Like Abraham, Isaac is forced to migrate by famine, but he goes to Gerar, not Egypt, whose king, like the king of Gerar in Genesis 26:20, is named Abimelech, but is styled king of the Philistines. Yahweh bids him remain in the land and not remove to Egypt as his father had done, renewing to him the promise made to Abraham (Genesis 26:1). He passes off Rebekah as his sister, till the king surprises them in their connubialities and rebukes him for the guilt of unconscious adultery that his people might have incurred through his poltroonery. Although a semi-nomad, Isaac practises agriculture, as is to-day done by the Bedouin (at Beersheba among other places), and so successfully that seed produces a hundredfold, an exceptional but not an impossible yield (cf. Mark 4:8). His flocks, herds, and slaves multiply, the Philistines envy him, and the king bids him depart. His slaves discover water but the herdmen of Gerar contest the well with them, and similarly with a second well, and only with the third (Rehoboth) do they leave him in possession. This was probably at Ruhaibeh, about 20 miles SW. of Beersheba. He went from there to Beersheba, where, Yahweh appeared to him and renewed his promise, whereupon Isaac built an altar and invoked Yahweh's name. Thus the origin of Beersheba as a sanctuary is traced back to Isaac as well as to Abraham (Genesis 21:33). Abimelech, recognising Yahweh's blessing on Isaac, proposes a covenant which he accepts, and which is made by a feast and an oath. Learning the same day from his slaves of a well they had sunk there (cf.
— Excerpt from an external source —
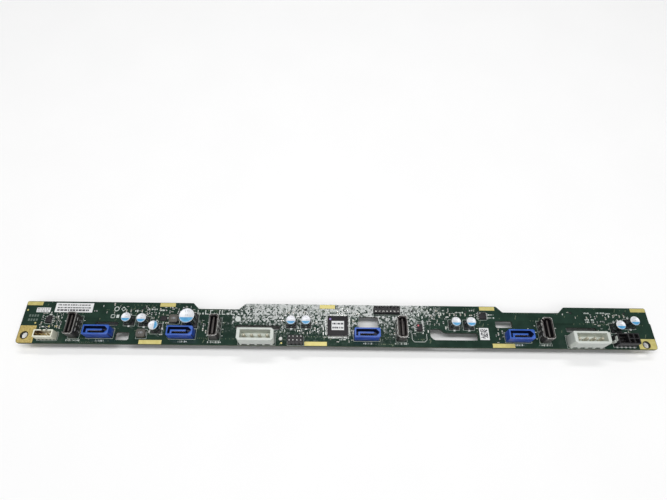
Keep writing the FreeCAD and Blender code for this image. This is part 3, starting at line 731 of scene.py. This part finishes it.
def dress_cable_ports():
    """Dark shells whose upward rim is painted pale as a highlight and whose inside is painted black as shade,
    black linings whose tops are painted lighter as a highlight, and their two rows of fine contacts.
    """
    bm = bmesh.new()
    for number, (shell, lining) in enumerate(
            zip(numbered("cable_port_shell_"), numbered("cable_port_insert_")), 1):
        # The shell's upward faces are painted pale as a highlight and its inside black as shade; the lining's
        # tops are painted lighter as a highlight
        softened(shell, "port_shell_" + str(number), "shell", "shell_metal", 0.07, 2, "pale_metal_highlight", "shade_black")
        softened(lining, "port_lining_" + str(number), "black", "black_plastic", 0.08, 2, "lining_top_highlight")
        low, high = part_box(lining)
        centre = middle((low, high))
        for side, i in product((-1, 1), range(PORT_CONTACTS)):
            y = centre.y + (i - (PORT_CONTACTS - 1) // 2) * 0.5 * MM
            x = centre.x + side * 0.5 * MM
            block(bm, x, y, 0.04 * MM, 0.11 * MM, low.z + 2.5 * MM, high.z - 1.1 * MM, 0.02 * MM)
    add_piece("port_contacts", bm, ["shell"])


def dress_port_latches():
    """Latch plates with bright folds, on the side of each port that faces the board's middle."""
    bm = bmesh.new()
    for low, high in boxes("cable_port_shell_"):
        inward = copysign(1, BOARD_MIDDLE_X - (low.x + high.x) / 2)
        face = high.x if inward > 0 else low.x
        plate, fold = (sorted((face, face + inward * out * MM)) for out in (0.18, 0.3))
        for part in (-1, 0, 1):
            y = (low.y + high.y) / 2 + part * 3.6 * MM
            near = (plate[0], y - 1.5 * MM, TOP + 1.2 * MM)
            soft_box(bm, near, (plate[1], y + 1.5 * MM, high.z - 2.6 * MM), 0.05 * MM)
            for z, reach in ((high.z - 3.0 * MM, 1.3), (TOP + 3.4 * MM, 0.7), (TOP + 1.3 * MM, 1.1)):
                far = (fold[1], y + (reach - 0.5) * MM, z + 0.45 * MM)
                soft_box(bm, (fold[0], y - reach * MM, z), far, 0.1 * MM, 1)
    add_piece("port_latches", bm, ["shell", "tin"])


def dress_power_headers():
    """White shrouds, painted a little lighter inside as painted light against the shade of the cavities, with
    round pins whose tips are rounded.
    """
    soften_each("power_header_", "power_socket_", "white", "white_plastic", 0.2, 3, deep="white_inside_lightened")
    for number, node in enumerate(numbered("power_header_pins_"), 1):
        bm = bmesh.new()
        for low, high, centre in solids(node):
            radius = (high.x - low.x) / 2
            lathe(bm, centre.x, centre.y, [
                (radius, low.z), (radius, high.z - 1.3 * MM), (0.86 * radius, high.z - 0.7 * MM),
                (0.6 * radius, high.z - 0.2 * MM), (0.3 * radius, high.z)], 28)
        add_piece("power_pins_" + str(number), bm, ["pin_brass"], [node], 50)


def pointed_pins(node, name, tip, look="tin", point=0.45):
    """Square pins with bevelled tips, whose ends are the given share of the pin's width."""
    bm = bmesh.new()
    for low, high, centre in solids(node):
        half = (high.x - low.x) / 2
        rings = [
            [bm.verts.new((centre.x + u * half * scale, centre.y + v * half * scale, z)) for u, v in SQUARE]
            for scale, z in ((1, low.z), (1, high.z - tip), (point, high.z))]
        skin(bm, rings)
        bm.faces.new(rings[-1])
        bm.faces.new(rings[0][::-1])
    bevel_sharp(bm, 0.05 * MM, 1, 60)
    add_piece(name, bm, [look], [node])


def dress_small_headers():
    # The cavity is painted darker than the beige outside as shade, and browner at its left end
    softened("signal_header", "signal_socket", "beige", "beige_plastic", 0.18, 3, deep="beige_inside_shade")
    pointed_pins("signal_header_pins", "signal_pins", 0.5 * MM, "contact")
    softened("pin_header_base", "header_base", "black", "black_plastic", 0.08)
    pointed_pins("pin_header_pins", "header_pins", 0.25 * MM, point=0.75)
    softened("edge_socket", "low_socket", "black", "black_plastic", 0.1)
    softened("aux_header", "aux_socket", "black", "black_plastic", 0.15)
    pointed_pins("aux_header_pins", "aux_pins", 0.5 * MM, "shell")
    bm = bmesh.new()
    low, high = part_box("edge_socket")
    pitch = (high.y - low.y) / 2
    for column, line, side in product(range(7), (-0.5, 0.5), (-1, 1)):
        x = low.x + (column + 0.5) * pitch + side * 0.3 * MM
        y = (low.y + high.y) / 2 + line * pitch
        sunk = 1.6 * MM if line > 0 else 0.05 * MM
        block(bm, x, y, 0.2 * MM, 0.45 * MM, low.z + 0.6 * MM, high.z - sunk, 0.04 * MM)
    # The contacts take the pale metal look: their own metal, with a painted highlight
    add_piece("low_socket_contacts", bm, ["pale_metal_highlight"])


def dress_hold_downs():
    """The pale clip and foot at the left end of the auxiliary header, and its front pads."""
    bm = bmesh.new()
    low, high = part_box("aux_header")
    x, y = low.x, low.y
    for x0, y0, z0, x1, y1, z1 in (
            (-0.9, 1.6, 0, 0, 3.4, 4.2), (-0.5, 2.2, 4.2, 0, 5.6, 6.4), (-3.2, 1.9, 0, -1.6, 3.3, 1.6)):
        near = (x + x0 * MM, y + y0 * MM, TOP + z0 * MM)
        soft_box(bm, near, (x + x1 * MM, y + y1 * MM, TOP + z1 * MM), 0.15 * MM)
    add_piece("aux_clip", bm, ["white"])
    bm = bmesh.new()
    for i in range(5):
        left = x + (1.2 + i * 2.9) * MM
        soft_box(bm, (left, y - 1.0 * MM, TOP), (left + 1.3 * MM, y + 0.1 * MM, TOP + 0.25 * MM), 0.08 * MM)
    add_piece("aux_feet", bm, ["solder"])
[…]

Genesis 26:25), he gives it the name Shibah (swearing), from which the city derived its name Beersheba, a variant of the account in Genesis 21:31.

The chapter closes with two verses from P about Esau's two Hittite wives, which prepare the way for Jacob's dispatch to his mother's family to secure a wife, since his parents are grieved that by intermarriage with the natives Esau should have tainted the purity of the stock.